I didn’t understand that at all. I asked him to explain.

    ‘Sam, I know what it’s like to be called names. But, hey, I’m still here.’

    I’m so thick, again I didn’t know what he was getting at. He eventually had to explain it.

    ‘Tubby!’ and he slapped his belly.

    That pulled me up short. It never occurred to me that the name hurt him. But he’d braved it out, even ending up by owning it. Maybe my problems weren’t so big or rare.

    ‘So, man, are you going to tough it out?’ he asked.

    This time, I knew immediately what he was getting at. I’d wanted to change, I’d hoped Melbourne would change me. It had. Now I had to decide to face people as the new Sam. Could I?

    Tubby was still staring at me.

    Swallowing drily, I nodded yes.

    Tubby bowled his ball which I hit straight back into his hands.

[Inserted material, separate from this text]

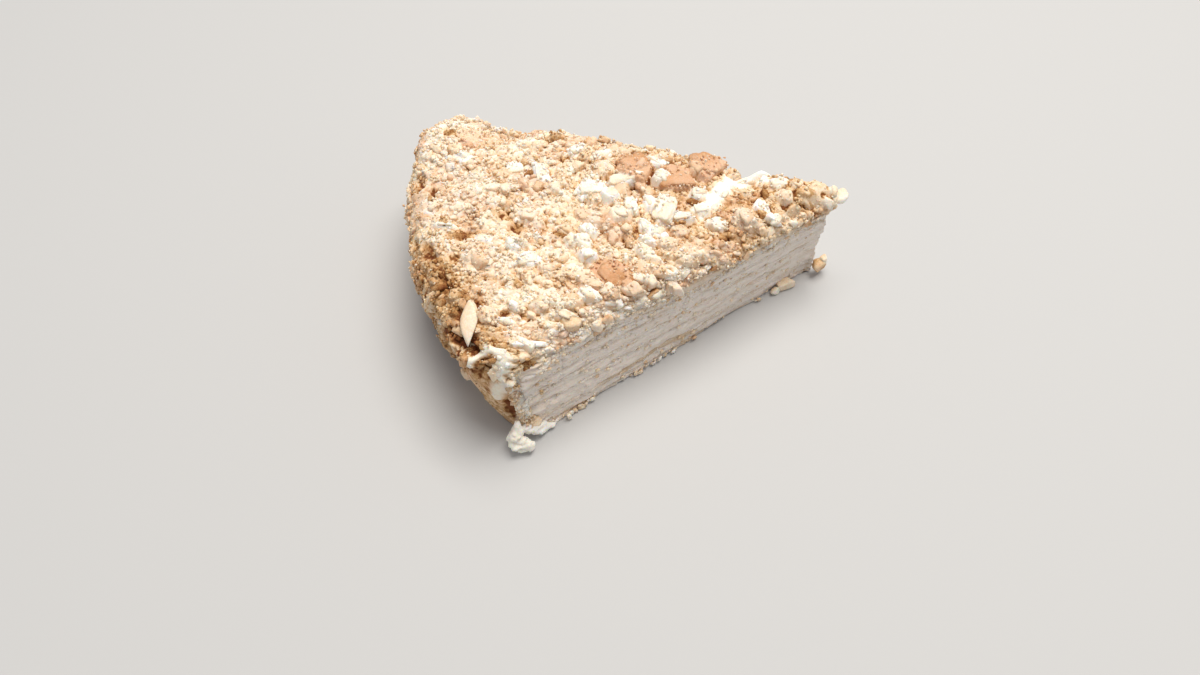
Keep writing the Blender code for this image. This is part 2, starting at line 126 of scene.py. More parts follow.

    ‘Anyway,’ he said, the serious tone dropped, ‘Arny will be back by the end of the year. No long-term harm done.’       

    Just under a year? It wasn’t that long to wait. I lowered my bat, indicating I was ready to receive the next ball, but it was Tubby who wouldn’t play. He got onto another topic, one that completely surprised me.

    ‘Um,’ he said, looking at the ground, ‘have you ever… er… fancied me?’

    I just about tripped over myself in a rush to say no.

    Tubby was just as quick to yell, ‘Good.’

    A long moment passed and then at last he looked at me.

    ‘Why not?’

    I reckon the stupid bugger was really cut.